The buzz of excitement that has been building for weeks for the 13th Roots on the River extravaganza extends beyond local music aficionados and far-flung "Fredheads." Anticipation is high not only for fans, but for the scheduled performers as well.
In a recent phone interview, festival first-timer Melissa Ferrick was as unabashedly pumped as anyone.
"I’d be going to this even if I wasn’t playing. It is a cool opportunity to be able to be part of something I would have checked out anyway," she said.
Not only does Ferrick -- who is scheduled for Saturday at 3:15 p.m. -- love playing outdoors, she relishes the opportunity to catch the performers she doesn’t usually get to see when she is touring. "I’ve been wanting to see Red Molly for years, and they are after me. I am so excited about that."
After touring persistently for more than 20 years, Ferrick has built a very loyal and fervent fan-base, much like headliner Fred Eaglesmith, whose followers shadow him across the continent. Ferrick has already got a taste of the Fredhead phenomena. "I have opened for Fred before, and I love him, and his audience is amazing. They are great listeners. It is great to play on a festival like this because I do feel like it is with fellow music lovers, fellow songwriter lovers."
Ferrick’s own passion for songwriters really took off when she had the chance to see one of her parents’
When Ferrick got to play the granddaddy of all roots fests, The Newport Folk Festival, a few years, back, she got to see one of her biggest inspirations up close, it was absolutely transformative. "I got to stand behind the stage as she took her band onstage. ... Just before her encore, where they all came off the stage -- I am standing right there, right outside the circle of her band. I watched her talk to her band about what they were gonna do next and saw her command their attention, and I was just blown away by her presence."
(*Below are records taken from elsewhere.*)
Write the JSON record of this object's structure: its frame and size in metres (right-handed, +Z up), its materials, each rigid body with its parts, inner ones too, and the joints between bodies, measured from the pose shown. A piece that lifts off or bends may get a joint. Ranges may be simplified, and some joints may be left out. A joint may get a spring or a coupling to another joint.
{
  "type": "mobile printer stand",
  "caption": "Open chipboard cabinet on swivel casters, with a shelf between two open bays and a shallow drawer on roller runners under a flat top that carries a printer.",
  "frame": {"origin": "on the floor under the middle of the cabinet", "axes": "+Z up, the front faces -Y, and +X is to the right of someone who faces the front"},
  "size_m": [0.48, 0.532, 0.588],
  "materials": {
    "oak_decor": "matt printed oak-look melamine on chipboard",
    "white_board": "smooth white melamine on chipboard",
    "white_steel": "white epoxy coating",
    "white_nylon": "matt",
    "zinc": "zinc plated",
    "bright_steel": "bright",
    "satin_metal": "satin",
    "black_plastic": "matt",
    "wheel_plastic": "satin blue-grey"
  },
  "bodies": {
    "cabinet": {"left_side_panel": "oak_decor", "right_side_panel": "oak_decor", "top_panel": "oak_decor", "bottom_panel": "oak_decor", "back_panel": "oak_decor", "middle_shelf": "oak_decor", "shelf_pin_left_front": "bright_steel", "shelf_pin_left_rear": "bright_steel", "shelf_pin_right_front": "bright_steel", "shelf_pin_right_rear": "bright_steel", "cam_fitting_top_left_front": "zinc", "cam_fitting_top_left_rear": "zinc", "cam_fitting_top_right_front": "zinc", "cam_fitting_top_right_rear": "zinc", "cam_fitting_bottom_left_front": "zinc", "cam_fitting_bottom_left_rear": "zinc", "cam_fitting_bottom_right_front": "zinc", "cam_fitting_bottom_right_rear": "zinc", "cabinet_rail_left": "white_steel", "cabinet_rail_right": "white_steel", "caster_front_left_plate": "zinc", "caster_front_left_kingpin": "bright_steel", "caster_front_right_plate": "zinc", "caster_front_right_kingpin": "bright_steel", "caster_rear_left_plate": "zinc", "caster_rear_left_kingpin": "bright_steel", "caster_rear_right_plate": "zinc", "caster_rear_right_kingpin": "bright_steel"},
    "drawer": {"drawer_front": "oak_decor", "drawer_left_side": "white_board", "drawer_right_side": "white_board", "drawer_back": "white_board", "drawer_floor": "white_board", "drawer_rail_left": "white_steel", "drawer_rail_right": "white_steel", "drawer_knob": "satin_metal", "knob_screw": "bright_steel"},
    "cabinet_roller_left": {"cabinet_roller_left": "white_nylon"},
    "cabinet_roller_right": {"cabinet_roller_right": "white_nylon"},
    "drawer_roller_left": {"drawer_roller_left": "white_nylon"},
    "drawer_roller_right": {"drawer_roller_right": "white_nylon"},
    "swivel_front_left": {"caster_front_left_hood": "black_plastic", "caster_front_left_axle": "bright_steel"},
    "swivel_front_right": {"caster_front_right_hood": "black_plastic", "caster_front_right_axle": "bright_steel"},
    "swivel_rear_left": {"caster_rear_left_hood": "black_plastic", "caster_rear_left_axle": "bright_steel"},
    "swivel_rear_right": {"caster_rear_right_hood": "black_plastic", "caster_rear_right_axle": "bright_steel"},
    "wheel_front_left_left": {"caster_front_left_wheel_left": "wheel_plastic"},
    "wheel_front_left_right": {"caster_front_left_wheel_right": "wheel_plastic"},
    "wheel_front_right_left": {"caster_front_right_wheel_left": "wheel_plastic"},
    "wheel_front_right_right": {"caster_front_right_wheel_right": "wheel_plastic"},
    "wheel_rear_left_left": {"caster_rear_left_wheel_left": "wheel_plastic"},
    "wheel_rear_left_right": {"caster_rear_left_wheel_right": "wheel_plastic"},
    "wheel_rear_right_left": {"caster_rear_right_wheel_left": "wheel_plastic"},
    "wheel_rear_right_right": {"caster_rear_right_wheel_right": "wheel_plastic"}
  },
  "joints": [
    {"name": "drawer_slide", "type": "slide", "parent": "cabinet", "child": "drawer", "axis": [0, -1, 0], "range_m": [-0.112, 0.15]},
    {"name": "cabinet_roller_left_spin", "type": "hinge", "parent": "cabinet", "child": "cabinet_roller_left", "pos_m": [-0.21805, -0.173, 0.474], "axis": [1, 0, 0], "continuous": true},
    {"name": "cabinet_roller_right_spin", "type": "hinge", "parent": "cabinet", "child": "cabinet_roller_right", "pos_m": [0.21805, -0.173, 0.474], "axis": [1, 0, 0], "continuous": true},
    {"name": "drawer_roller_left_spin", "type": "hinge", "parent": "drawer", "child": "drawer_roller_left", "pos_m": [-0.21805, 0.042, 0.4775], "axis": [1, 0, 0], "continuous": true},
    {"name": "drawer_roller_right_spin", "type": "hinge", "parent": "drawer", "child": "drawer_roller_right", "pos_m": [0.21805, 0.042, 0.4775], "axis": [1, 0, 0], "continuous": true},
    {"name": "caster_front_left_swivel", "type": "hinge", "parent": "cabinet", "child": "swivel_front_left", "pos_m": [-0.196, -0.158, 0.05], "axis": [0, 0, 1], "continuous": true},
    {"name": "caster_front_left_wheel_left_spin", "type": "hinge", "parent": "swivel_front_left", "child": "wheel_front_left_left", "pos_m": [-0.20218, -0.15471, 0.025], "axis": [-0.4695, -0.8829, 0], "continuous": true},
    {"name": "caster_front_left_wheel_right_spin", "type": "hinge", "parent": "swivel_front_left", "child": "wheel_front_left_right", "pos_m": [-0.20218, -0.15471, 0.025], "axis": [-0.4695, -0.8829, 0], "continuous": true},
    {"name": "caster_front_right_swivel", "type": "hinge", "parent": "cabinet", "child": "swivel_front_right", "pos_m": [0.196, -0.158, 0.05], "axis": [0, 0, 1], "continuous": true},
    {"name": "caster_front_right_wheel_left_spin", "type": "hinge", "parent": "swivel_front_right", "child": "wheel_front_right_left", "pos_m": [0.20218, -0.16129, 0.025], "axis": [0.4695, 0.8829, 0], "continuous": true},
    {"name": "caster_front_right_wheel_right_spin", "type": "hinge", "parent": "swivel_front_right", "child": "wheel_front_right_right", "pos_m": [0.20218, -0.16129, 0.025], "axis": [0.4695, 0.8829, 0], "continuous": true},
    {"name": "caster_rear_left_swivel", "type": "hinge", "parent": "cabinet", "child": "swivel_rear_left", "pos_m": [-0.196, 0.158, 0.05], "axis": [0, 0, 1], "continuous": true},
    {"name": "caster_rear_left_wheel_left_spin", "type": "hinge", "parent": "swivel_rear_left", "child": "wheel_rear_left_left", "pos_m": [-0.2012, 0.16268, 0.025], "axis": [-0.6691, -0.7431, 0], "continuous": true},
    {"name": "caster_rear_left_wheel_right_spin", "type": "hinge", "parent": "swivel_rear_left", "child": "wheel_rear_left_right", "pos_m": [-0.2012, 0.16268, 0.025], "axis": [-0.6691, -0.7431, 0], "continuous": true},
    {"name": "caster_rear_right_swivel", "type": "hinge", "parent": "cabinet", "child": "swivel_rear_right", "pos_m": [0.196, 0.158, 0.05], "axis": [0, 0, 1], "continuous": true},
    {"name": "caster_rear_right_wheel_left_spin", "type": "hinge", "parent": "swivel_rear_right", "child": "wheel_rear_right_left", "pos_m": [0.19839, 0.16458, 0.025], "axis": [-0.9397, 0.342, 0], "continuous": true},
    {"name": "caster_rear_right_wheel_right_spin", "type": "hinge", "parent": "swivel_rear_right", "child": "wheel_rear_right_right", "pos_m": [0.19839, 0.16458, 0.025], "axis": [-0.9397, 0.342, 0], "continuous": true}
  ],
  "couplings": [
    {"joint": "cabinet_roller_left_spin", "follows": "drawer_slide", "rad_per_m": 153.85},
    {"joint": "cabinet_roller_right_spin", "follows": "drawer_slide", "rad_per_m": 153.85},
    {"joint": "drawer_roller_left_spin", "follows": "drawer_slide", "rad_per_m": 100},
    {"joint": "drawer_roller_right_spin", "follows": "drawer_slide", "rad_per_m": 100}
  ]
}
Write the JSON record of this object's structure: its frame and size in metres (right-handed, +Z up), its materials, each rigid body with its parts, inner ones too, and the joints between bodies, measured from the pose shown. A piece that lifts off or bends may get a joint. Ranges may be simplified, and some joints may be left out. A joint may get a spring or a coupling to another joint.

After two decades of touring and putting out 16 well-received albums of her own, Ferrick herself has begun to inspire and influence a cadre of young songwriters. Some of her followers are students that have attended the summer classes she now teaches at the prestigious Berklee College of Music. The classroom experience has helped Ferrick keep her artistic batteries charged.
"I feel sometimes that I am getting more out of it than they are. It is completely energizing and fulfilling. I love it -- I think I have it in my blood. I smile all day long. It’s not like it is not tiring and exhausting, or really frustrating. But in the end it’s the most rewarding job I have ever had. It is even more rewarding than my shows."
The energy that Ferrick feeds off of her students was reflected on her latest release "Still Right Here" which features some her finest compositions and vocal performances to date. One of the CD’s highlights is a collaboration with the extraordinary guitarist Kaki King.
In the next phase of her career, Ferrick hopes to join forces with some of her longtime musical inspirations. "I would love to have the opportunity to collaborate with more artists that I have adored over the years, to work with Annie Lennox or Joan Armatrading or Sheryl Crow or Emmylou Harris. These are dreams that I have, like a little kid. The dreams are good -- it keeps me a fan."
Immediately preceding Ferrick on Saturday is an all-star bluegrass outfit that rarely gets to play together and has never played an outdoor festival before. Southern Vermont favorite Mark Erelli explained the genesis of Barnstar!
"It’s the brainchild of Zack Hickman, who is Josh Ritter’s bassist, my friend and producer of my two most recent solo records. He’s kind of a one-man musical variety show, and he’s always roping me into all sorts of musical opportunities and gigs I’d never think to pursue on my own, like joining a bluegrass band."
Erelli has a longtime love for bluegrass, but worries that he won’t be able to keep pace with his highly skilled bandmates. "Though I can’t play very fast, I can sing pretty high, so I’m sort of halfway qualified. The other guys in Barnstar!, Jake and Taylor Armerding (fiddle and mandolin, respectively), Charlie Rose (banjo) and Zack (upright bass) have upwards of 70 years of collective experience playing bluegrass, and it’s really exhilarating to try and keep up. We just released our debut record ‘C’mon!’ last fall, and though we’re all very busy with our individual careers we manage a handful of gigs each year. We each do our share of picking, but we also each take turns singing the lead vocals, so it kind of reminds me of what it might have sounded like if The Band had played bluegrass. We do original songs, written exclusively for the group and stuff from our back catalogs, as well as offbeat and non-traditional covers with a bluegrass spin. We’ve never played a festival, or even outside of Boston, so we’re really excited to get to Bellows Falls."